I numeri sul tavolo sono quanto mai invitanti: qualora le condizioni di mercato e normative consentissero di sfruttare appieno il potenziale esistente, gli occupati attuali nel comparto dell’energia geotermica in Italia (indotto escluso) potrebbero decuplicare, passando da 3mila a 30mila addetti.
«La geotermia rappresenta una opportunità reale di sviluppo economico sostenibile per il Paese – sottolinea Gianni Silvestrini, direttore scientifico di Kyoto Club – Per concretizzare questa prospettiva, è importante che tutti facciano la propria parte: le imprese nell’operare in maniera responsabile e partecipata rispetto ai territori, i cittadini nell’accettare la sfida del dialogo. E la politica, a cui spetta la definizione di un quadro normativo semplificato e favorevole allo sviluppo di una economia energetica sostenibile».

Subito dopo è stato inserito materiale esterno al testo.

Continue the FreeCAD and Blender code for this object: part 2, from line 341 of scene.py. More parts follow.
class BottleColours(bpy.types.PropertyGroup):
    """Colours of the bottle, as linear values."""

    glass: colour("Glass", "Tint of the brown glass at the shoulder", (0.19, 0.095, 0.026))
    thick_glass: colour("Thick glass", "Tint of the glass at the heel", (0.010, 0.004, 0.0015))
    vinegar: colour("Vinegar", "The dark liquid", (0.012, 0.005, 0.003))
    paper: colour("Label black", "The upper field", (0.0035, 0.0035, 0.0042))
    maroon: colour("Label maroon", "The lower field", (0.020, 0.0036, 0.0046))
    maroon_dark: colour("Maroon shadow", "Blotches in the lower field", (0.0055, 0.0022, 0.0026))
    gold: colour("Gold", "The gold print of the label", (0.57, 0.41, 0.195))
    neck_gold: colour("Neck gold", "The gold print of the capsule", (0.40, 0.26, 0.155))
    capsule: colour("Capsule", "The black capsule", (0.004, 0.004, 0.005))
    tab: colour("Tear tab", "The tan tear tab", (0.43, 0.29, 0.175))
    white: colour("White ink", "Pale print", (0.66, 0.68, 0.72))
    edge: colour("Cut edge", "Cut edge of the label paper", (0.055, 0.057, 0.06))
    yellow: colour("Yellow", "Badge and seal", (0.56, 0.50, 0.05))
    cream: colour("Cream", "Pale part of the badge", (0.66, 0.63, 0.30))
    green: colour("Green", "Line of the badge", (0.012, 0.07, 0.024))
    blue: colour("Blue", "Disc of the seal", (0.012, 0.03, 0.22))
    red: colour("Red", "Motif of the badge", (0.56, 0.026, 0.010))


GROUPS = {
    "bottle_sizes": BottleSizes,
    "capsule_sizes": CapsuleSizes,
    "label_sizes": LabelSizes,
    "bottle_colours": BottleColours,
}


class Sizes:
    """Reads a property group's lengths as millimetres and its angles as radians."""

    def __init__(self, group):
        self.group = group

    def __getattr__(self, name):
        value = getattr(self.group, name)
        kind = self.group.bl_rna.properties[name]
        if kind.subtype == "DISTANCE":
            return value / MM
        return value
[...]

Materiale da cui (ri)partire ce n’è in abbondanza. Attraverso gli impianti ad alta entalpia (la tecnologia più vecchia), la maggior parte dei quali si trovano in Toscana e grazie ai quali l’Italia è il primo produttore italiano di energia elettrica da geotermia, i GWh prodotti sono già 6mila, mentre la media entalpia aggiunge ulteriori 500 MWh. «La sfida di un futuro rinnovabile non può fare a meno dalla geotermia – ha rilanciato Ermete Realacci – e in particolare non può prescindere dalle opportunità che arrivano dalla geotermia a bassa e media entalpia. Tecnologie più evolute, trasparenza, certezza delle procedure e dei tempi, impianti di piccole e medie dimensioni diffusi su scala territoriale sono una componente essenziale di questa sfida».

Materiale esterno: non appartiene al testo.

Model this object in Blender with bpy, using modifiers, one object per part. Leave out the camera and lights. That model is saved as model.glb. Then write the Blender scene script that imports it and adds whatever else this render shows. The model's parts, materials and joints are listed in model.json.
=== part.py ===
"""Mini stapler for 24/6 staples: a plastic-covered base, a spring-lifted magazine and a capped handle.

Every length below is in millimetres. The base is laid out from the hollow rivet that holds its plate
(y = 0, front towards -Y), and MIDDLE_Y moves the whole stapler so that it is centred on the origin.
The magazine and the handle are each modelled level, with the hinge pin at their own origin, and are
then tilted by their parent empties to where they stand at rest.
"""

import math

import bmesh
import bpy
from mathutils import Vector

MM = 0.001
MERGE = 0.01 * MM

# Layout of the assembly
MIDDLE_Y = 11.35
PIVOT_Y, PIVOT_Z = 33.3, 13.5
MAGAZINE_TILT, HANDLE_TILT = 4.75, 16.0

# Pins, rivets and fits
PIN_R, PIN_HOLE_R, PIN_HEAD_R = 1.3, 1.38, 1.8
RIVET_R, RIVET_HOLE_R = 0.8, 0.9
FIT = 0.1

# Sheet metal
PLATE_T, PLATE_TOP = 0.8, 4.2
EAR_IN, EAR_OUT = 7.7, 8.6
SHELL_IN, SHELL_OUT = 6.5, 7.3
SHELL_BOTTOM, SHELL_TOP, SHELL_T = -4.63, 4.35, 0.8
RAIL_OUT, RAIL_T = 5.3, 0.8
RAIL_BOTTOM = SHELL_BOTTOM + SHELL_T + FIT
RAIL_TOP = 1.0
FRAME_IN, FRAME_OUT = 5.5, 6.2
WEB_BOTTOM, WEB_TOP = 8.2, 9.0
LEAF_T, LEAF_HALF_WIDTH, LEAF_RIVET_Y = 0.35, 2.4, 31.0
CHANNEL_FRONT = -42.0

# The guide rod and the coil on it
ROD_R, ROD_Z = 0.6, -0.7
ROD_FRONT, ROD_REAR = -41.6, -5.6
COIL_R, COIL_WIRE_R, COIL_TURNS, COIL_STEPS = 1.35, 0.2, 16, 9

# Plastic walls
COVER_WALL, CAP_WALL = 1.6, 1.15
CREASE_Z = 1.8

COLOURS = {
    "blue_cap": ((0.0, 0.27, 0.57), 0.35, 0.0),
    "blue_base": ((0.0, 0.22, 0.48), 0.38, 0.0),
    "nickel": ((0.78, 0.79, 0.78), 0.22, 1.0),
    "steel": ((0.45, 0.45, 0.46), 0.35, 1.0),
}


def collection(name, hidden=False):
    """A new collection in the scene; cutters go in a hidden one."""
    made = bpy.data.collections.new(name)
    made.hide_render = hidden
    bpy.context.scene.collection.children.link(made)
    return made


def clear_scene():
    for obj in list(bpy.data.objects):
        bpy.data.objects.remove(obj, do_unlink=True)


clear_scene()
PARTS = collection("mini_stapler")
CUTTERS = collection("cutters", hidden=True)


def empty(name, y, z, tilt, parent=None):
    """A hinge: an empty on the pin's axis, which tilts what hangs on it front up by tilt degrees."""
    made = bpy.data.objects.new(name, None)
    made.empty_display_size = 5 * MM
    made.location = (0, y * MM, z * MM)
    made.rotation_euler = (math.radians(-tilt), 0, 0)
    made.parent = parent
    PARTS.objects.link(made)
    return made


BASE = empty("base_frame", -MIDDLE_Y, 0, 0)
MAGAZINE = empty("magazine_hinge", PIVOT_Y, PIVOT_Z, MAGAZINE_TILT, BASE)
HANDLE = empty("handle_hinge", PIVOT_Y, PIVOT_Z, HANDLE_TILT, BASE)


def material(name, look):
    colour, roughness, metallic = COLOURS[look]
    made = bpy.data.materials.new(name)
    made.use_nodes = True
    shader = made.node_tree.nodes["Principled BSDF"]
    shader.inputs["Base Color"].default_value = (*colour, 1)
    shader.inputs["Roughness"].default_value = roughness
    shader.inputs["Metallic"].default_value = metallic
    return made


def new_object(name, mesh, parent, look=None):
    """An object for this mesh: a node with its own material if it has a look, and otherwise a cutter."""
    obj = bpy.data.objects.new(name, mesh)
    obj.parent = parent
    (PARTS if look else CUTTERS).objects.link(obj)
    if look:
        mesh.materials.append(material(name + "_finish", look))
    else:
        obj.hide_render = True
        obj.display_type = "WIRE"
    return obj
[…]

E anche qui i case history non mancano. «Quelli raccolti nel convegno romano sono dieci, tutti progetti pilota per lo sviluppo di impianti geotermici a media entalpia di piccola taglia: dal successo di queste sperimentazioni – che metteranno in moto investimenti privati per circa 400 milioni di euro –, è stato sottolineato, daranno una spinta decisiva per l’innovazione italiana in geotermia. Siamo entusiasti di poter contribuire, attraverso questo progetto sperimentale, alla sviluppo della ‘nuova’ geotermia, che il governo ha recentemente riconosciuto come fonte strategica di interesse nazionale. Pensiamo – ha dichiarato in proposito Diego Righini, di ITW LKW Geotermia Italia, azienda il cui progetto a Castel Giorgio (Terni) è stato individuato tra le best practices – che un movimento di ‘industrializzazione ecologica’ possa prendere le mosse da qui».
«L’innovazione energetica sta procedendo velocemente anche in un settore ‘storico’ delle fonti rinnovabili, come quello della geotermia – ha concluso Edoardo Zanchini, vicepresidente di Legambiente – Abbiamo l’opportunità di produrre energia pulita da risorse geotermiche a profondità e temperature inferiori rispetto al passato (media e bassa entalpia), attraverso impianti più piccoli, che meglio si possono integrare rispetto ai delicati equilibri del sottosuolo. Per rendere possibile questa prospettiva occorre alzare il livello del confronto sulle tecnologie e nei territori, ma anche introdurre procedure trasparenti e efficaci di valutazione che sono nell’interesse delle comunità e possono consentire di accelerare nella direzione di un sistema energetico sempre più distribuito e a emissioni zero di gas serra».